* [SET TASK] Your answer should be one number: the count of lines in these entries that hold the word "code".

____ INFORMATION SHOWN

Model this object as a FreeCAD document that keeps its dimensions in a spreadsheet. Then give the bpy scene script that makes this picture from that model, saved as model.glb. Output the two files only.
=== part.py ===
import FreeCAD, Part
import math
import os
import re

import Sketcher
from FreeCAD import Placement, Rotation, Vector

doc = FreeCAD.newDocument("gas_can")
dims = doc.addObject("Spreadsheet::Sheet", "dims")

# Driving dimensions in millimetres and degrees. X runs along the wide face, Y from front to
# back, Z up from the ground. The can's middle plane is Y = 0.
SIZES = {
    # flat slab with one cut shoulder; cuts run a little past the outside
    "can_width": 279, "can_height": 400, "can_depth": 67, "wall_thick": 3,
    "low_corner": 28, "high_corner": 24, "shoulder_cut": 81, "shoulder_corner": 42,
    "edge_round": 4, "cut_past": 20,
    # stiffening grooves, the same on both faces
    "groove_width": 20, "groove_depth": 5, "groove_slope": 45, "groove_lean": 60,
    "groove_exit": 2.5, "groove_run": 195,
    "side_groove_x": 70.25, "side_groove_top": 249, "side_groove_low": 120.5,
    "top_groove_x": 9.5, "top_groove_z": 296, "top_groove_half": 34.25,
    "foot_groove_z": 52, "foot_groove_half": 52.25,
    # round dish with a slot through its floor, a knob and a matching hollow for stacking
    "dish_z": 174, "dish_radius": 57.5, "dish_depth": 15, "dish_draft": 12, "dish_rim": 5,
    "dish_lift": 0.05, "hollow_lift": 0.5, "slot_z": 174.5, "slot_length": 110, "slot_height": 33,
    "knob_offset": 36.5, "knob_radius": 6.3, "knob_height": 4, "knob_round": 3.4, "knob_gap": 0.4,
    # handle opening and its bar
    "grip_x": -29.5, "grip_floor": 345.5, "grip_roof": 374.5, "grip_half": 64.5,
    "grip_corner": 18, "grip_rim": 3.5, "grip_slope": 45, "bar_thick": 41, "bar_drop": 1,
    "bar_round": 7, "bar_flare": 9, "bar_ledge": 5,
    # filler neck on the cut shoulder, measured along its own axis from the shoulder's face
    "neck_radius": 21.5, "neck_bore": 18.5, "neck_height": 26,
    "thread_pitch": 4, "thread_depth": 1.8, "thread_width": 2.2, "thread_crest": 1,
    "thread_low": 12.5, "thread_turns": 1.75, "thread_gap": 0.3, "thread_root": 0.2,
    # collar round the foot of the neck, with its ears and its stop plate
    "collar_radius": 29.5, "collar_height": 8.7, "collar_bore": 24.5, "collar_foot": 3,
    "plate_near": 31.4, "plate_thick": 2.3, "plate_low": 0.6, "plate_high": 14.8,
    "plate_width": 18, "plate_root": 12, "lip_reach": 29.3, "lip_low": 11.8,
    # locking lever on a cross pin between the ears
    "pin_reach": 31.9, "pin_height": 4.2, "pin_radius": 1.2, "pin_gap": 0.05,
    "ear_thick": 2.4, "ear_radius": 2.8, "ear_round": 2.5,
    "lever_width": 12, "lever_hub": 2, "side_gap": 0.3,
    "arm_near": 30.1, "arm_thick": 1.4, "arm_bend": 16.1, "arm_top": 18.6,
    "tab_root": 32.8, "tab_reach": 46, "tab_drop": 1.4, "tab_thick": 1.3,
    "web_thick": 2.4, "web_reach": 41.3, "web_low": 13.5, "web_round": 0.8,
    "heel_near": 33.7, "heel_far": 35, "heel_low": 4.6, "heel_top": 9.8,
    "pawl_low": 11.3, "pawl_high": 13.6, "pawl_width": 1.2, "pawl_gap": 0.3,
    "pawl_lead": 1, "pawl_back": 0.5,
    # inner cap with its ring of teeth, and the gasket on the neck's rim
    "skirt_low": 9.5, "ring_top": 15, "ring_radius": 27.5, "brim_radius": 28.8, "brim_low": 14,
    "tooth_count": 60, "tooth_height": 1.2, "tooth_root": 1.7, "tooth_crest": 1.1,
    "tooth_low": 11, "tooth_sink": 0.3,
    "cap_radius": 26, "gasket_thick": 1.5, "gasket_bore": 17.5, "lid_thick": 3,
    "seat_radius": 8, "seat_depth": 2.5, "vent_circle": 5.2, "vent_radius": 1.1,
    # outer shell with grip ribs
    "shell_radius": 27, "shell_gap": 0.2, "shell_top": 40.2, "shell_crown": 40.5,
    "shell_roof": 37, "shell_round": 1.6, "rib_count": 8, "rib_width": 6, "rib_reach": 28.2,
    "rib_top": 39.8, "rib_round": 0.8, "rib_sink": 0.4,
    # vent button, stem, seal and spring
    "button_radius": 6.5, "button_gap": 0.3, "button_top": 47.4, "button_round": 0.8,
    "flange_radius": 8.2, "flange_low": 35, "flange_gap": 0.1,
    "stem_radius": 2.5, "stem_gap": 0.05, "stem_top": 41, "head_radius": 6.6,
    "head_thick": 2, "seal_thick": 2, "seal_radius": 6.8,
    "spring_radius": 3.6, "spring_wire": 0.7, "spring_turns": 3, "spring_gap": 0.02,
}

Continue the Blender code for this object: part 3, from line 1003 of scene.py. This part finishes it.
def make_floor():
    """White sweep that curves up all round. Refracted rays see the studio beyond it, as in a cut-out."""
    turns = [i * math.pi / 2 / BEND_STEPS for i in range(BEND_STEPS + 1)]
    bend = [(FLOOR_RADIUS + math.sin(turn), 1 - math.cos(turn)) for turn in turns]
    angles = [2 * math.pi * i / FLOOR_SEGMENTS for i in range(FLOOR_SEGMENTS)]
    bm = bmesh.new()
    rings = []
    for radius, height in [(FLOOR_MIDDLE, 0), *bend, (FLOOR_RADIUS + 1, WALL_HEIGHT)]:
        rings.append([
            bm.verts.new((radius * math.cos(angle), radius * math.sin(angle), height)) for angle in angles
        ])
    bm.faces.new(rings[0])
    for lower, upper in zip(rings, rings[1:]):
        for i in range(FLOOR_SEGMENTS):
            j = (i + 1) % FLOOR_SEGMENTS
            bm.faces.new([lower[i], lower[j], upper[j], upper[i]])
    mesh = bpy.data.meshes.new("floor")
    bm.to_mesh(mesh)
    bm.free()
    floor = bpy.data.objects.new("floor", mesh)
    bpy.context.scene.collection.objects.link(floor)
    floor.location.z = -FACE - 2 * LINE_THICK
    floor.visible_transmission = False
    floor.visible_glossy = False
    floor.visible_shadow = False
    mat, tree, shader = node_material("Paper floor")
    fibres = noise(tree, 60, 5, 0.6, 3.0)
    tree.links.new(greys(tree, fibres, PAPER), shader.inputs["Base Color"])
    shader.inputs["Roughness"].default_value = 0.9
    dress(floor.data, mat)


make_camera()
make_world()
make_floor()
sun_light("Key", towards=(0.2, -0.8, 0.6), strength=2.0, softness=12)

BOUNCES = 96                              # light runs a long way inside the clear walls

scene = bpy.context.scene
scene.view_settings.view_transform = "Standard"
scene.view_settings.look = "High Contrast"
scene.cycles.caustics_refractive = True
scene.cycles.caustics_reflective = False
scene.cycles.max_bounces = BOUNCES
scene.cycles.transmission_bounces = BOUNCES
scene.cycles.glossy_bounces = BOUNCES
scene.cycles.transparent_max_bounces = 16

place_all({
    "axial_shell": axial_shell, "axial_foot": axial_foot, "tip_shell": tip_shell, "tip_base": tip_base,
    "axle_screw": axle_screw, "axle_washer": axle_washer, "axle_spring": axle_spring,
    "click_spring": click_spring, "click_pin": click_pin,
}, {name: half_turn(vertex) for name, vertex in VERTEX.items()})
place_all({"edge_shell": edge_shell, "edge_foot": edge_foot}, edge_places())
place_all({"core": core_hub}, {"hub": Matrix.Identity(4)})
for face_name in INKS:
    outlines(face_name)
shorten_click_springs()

________
____ INFORMATION SHOWN

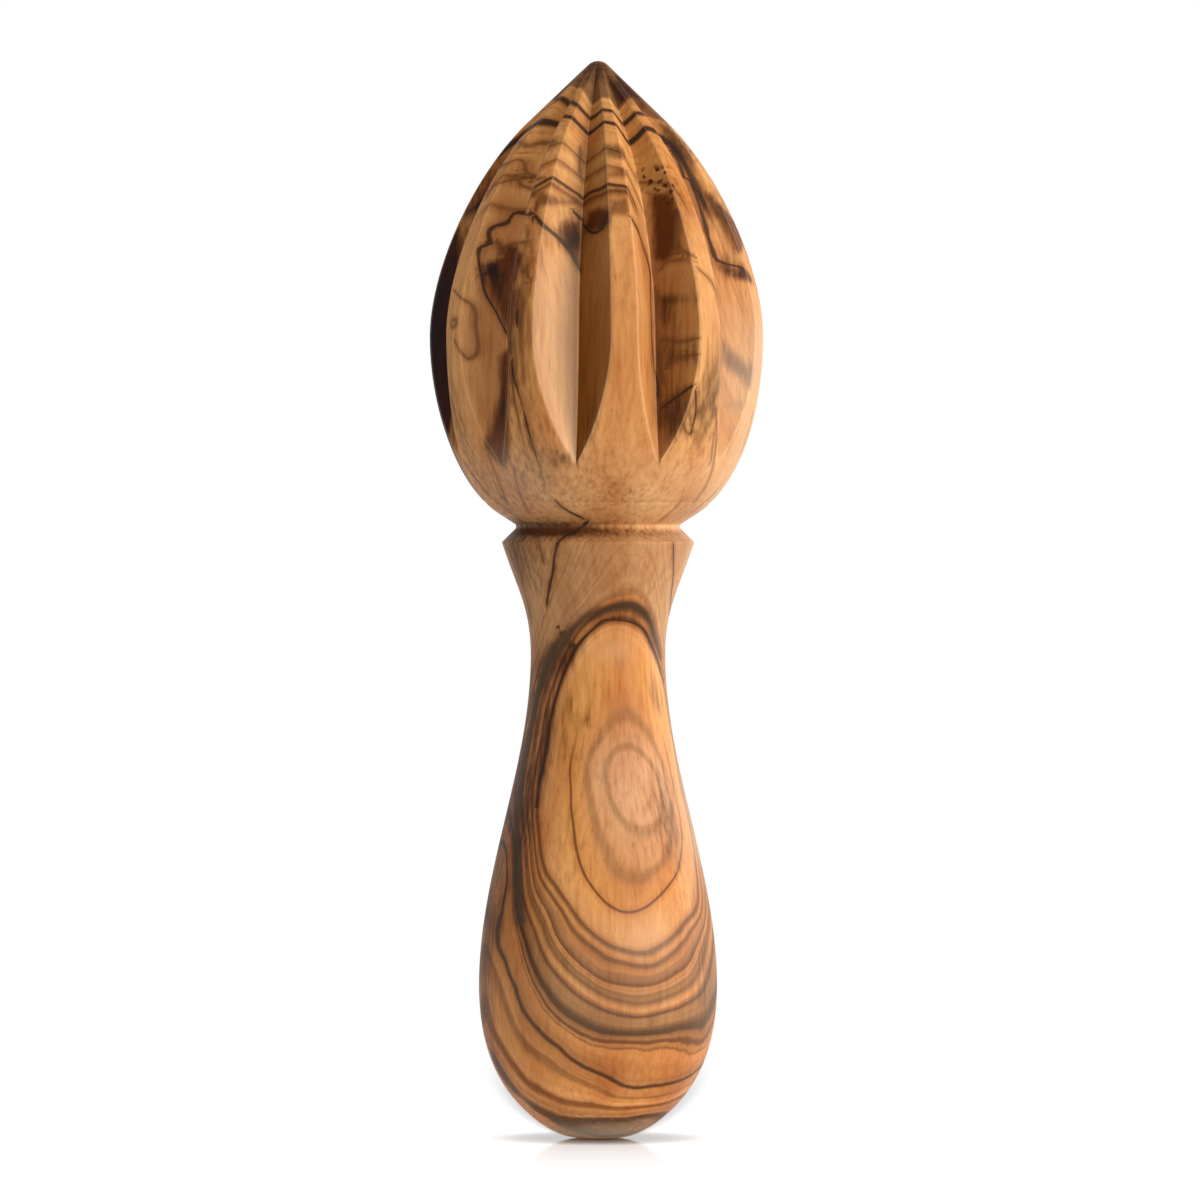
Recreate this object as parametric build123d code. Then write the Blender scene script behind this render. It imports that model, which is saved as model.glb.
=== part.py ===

________

* [ANSWER TO THE EXERCISE] 2